→ **What to work on**: Your answer should consist only of the lines below from the one with "Write part 3" through the one with "return share *", copied exactly.

──────── Material to process ────────

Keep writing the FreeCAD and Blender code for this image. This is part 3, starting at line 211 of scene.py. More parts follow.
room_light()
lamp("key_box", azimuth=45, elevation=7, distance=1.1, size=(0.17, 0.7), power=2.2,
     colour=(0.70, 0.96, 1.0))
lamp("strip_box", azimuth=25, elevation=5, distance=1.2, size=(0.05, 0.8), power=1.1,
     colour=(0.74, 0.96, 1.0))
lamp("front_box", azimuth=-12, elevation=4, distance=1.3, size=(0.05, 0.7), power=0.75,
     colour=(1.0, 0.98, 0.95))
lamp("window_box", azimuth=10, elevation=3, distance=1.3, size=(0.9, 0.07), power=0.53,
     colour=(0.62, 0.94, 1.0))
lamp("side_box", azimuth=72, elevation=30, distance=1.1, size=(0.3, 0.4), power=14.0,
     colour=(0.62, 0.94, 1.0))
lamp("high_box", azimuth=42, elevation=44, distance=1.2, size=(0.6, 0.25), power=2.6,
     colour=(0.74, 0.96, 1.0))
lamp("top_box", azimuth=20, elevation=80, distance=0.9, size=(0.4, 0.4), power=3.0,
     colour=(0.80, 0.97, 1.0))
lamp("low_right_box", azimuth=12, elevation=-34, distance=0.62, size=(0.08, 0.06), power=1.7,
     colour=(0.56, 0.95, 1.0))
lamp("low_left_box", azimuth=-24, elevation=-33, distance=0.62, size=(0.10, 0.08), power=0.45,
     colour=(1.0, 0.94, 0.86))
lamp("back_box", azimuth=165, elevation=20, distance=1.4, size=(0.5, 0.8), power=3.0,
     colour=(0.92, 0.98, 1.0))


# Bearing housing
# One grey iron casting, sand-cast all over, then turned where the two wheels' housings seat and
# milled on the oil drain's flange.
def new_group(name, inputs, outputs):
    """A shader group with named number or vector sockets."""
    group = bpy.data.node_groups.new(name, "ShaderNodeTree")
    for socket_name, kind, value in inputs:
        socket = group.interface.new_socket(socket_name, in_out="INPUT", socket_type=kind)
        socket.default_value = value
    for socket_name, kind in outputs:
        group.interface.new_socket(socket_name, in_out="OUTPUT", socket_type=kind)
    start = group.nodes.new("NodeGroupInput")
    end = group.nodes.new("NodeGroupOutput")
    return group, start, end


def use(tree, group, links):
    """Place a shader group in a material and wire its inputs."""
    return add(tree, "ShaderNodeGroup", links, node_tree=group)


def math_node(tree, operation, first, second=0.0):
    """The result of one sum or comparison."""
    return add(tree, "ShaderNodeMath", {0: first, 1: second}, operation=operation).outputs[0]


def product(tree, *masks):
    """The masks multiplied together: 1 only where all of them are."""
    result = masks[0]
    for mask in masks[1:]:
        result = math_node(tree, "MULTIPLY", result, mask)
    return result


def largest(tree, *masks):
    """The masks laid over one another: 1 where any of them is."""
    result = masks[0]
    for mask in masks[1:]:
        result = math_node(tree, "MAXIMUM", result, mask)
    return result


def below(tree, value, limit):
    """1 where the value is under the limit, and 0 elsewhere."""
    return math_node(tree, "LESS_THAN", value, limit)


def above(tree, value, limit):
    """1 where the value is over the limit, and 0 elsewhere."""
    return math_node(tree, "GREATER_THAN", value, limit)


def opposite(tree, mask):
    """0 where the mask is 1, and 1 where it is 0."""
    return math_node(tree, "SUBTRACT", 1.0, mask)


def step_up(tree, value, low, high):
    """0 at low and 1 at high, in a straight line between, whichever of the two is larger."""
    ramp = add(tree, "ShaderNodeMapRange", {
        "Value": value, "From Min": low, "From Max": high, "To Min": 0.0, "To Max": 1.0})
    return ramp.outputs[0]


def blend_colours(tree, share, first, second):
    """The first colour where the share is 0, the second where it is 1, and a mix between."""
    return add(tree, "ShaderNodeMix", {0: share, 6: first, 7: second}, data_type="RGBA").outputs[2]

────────
──────── Material to process ────────

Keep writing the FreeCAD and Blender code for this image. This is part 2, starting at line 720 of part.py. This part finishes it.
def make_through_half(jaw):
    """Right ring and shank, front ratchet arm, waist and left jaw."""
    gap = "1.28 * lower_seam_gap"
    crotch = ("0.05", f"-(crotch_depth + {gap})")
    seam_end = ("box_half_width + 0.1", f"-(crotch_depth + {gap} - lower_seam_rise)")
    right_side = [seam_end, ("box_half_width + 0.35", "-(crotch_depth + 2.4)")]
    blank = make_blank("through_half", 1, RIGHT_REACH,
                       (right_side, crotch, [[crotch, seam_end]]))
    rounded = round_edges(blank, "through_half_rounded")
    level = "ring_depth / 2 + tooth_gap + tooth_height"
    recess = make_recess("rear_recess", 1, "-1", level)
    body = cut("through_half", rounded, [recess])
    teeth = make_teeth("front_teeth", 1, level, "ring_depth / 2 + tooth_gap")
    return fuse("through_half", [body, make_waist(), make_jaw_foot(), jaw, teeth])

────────
──────── Material to process ────────

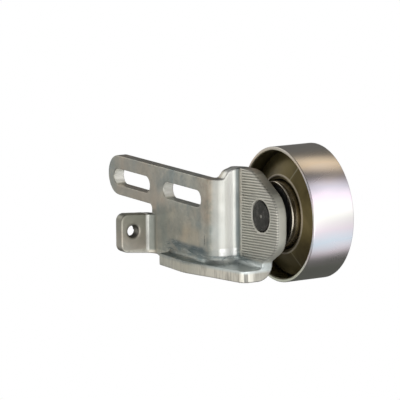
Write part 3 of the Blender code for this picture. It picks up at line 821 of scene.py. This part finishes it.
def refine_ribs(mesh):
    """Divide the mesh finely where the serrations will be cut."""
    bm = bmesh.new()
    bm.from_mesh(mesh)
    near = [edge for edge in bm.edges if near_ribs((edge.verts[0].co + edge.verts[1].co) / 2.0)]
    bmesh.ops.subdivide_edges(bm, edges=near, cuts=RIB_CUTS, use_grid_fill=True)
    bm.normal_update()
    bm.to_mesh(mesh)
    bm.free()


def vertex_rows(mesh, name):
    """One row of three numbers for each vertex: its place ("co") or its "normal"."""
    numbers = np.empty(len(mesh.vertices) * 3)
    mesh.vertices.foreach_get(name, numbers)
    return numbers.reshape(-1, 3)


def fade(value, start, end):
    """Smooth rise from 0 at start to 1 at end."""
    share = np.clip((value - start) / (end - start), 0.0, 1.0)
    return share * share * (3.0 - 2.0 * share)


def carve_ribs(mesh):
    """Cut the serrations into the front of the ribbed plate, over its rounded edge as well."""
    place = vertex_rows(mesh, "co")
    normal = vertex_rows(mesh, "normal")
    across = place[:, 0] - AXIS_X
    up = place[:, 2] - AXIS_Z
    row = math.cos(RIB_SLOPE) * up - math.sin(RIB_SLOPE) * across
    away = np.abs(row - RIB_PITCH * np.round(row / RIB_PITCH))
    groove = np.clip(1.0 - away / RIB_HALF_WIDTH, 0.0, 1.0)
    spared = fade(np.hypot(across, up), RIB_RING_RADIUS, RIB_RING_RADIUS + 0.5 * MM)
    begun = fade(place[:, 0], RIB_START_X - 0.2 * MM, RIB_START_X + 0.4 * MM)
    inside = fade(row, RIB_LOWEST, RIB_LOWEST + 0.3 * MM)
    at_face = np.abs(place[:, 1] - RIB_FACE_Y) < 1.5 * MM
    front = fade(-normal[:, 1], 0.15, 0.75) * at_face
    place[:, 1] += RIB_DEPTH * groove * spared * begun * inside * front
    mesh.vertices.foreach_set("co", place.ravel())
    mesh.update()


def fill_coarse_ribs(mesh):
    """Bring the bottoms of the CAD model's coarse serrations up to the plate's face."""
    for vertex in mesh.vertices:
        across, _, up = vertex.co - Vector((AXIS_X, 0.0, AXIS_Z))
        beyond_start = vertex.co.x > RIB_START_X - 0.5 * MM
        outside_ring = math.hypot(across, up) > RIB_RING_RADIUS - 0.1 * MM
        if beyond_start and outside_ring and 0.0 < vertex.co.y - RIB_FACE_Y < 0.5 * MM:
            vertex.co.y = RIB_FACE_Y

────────

→ **Expected answer**:
Write part 3 of the Blender code for this picture. It picks up at line 821 of scene.py. This part finishes it.
def refine_ribs(mesh):
    """Divide the mesh finely where the serrations will be cut."""
    bm = bmesh.new()
    bm.from_mesh(mesh)
    near = [edge for edge in bm.edges if near_ribs((edge.verts[0].co + edge.verts[1].co) / 2.0)]
    bmesh.ops.subdivide_edges(bm, edges=near, cuts=RIB_CUTS, use_grid_fill=True)
    bm.normal_update()
    bm.to_mesh(mesh)
    bm.free()


def vertex_rows(mesh, name):
    """One row of three numbers for each vertex: its place ("co") or its "normal"."""
    numbers = np.empty(len(mesh.vertices) * 3)
    mesh.vertices.foreach_get(name, numbers)
    return numbers.reshape(-1, 3)


def fade(value, start, end):
    """Smooth rise from 0 at start to 1 at end."""
    share = np.clip((value - start) / (end - start), 0.0, 1.0)
    return share * share * (3.0 - 2.0 * share)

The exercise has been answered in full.